Task data:

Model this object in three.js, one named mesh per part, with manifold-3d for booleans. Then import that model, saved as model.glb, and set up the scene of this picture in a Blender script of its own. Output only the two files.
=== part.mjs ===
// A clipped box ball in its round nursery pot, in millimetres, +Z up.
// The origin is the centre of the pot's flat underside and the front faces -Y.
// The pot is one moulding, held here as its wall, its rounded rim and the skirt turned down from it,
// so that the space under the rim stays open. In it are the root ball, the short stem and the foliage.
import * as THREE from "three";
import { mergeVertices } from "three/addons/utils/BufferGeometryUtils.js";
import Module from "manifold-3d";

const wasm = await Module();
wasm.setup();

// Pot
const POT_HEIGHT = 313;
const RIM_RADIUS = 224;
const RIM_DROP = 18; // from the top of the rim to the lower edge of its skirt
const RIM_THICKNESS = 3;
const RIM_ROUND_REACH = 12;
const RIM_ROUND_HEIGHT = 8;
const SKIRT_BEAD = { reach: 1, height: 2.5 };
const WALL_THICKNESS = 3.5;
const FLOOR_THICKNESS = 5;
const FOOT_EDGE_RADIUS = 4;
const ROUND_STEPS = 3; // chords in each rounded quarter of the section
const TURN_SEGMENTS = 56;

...

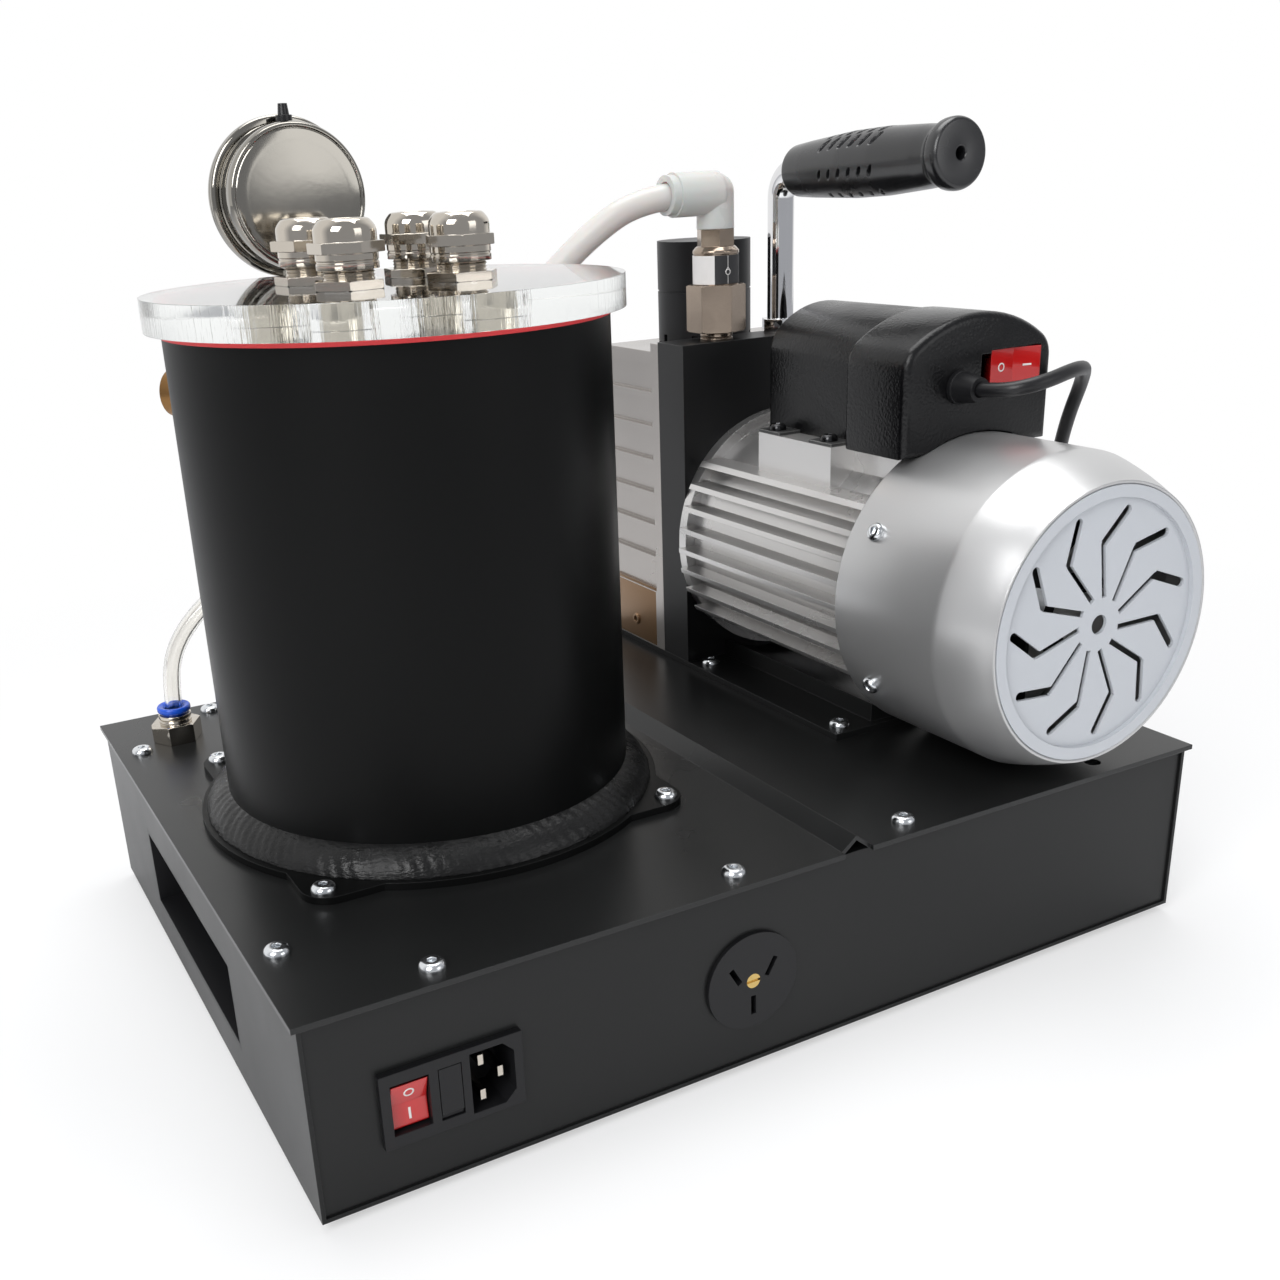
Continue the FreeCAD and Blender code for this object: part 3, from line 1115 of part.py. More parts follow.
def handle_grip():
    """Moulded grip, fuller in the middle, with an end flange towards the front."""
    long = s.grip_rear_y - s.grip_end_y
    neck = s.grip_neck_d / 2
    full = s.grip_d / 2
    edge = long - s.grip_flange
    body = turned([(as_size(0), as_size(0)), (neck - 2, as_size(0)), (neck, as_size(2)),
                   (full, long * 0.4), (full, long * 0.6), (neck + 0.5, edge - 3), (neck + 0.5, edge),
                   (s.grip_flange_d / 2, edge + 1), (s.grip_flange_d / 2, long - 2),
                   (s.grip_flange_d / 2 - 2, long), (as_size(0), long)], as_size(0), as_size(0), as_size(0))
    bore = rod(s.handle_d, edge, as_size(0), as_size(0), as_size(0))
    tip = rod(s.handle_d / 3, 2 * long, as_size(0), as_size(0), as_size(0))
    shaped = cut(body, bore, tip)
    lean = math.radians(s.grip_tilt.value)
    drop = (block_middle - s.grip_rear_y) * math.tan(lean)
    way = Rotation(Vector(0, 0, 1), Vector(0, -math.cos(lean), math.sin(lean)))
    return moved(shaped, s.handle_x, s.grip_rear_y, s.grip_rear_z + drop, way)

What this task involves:
What is wanted is an exact copy of the lines from the line containing "Model this object" to the line containing "const TURN_SEGMENTS = 56;", both lines included, and of no other line.

Solved problem:
Model this object in three.js, one named mesh per part, with manifold-3d for booleans. Then import that model, saved as model.glb, and set up the scene of this picture in a Blender script of its own. Output only the two files.
=== part.mjs ===
// A clipped box ball in its round nursery pot, in millimetres, +Z up.
// The origin is the centre of the pot's flat underside and the front faces -Y.
// The pot is one moulding, held here as its wall, its rounded rim and the skirt turned down from it,
// so that the space under the rim stays open. In it are the root ball, the short stem and the foliage.
import * as THREE from "three";
import { mergeVertices } from "three/addons/utils/BufferGeometryUtils.js";
import Module from "manifold-3d";

const wasm = await Module();
wasm.setup();

// Pot
const POT_HEIGHT = 313;
const RIM_RADIUS = 224;
const RIM_DROP = 18; // from the top of the rim to the lower edge of its skirt
const RIM_THICKNESS = 3;
const RIM_ROUND_REACH = 12;
const RIM_ROUND_HEIGHT = 8;
const SKIRT_BEAD = { reach: 1, height: 2.5 };
const WALL_THICKNESS = 3.5;
const FLOOR_THICKNESS = 5;
const FOOT_EDGE_RADIUS = 4;
const ROUND_STEPS = 3; // chords in each rounded quarter of the section
const TURN_SEGMENTS = 56;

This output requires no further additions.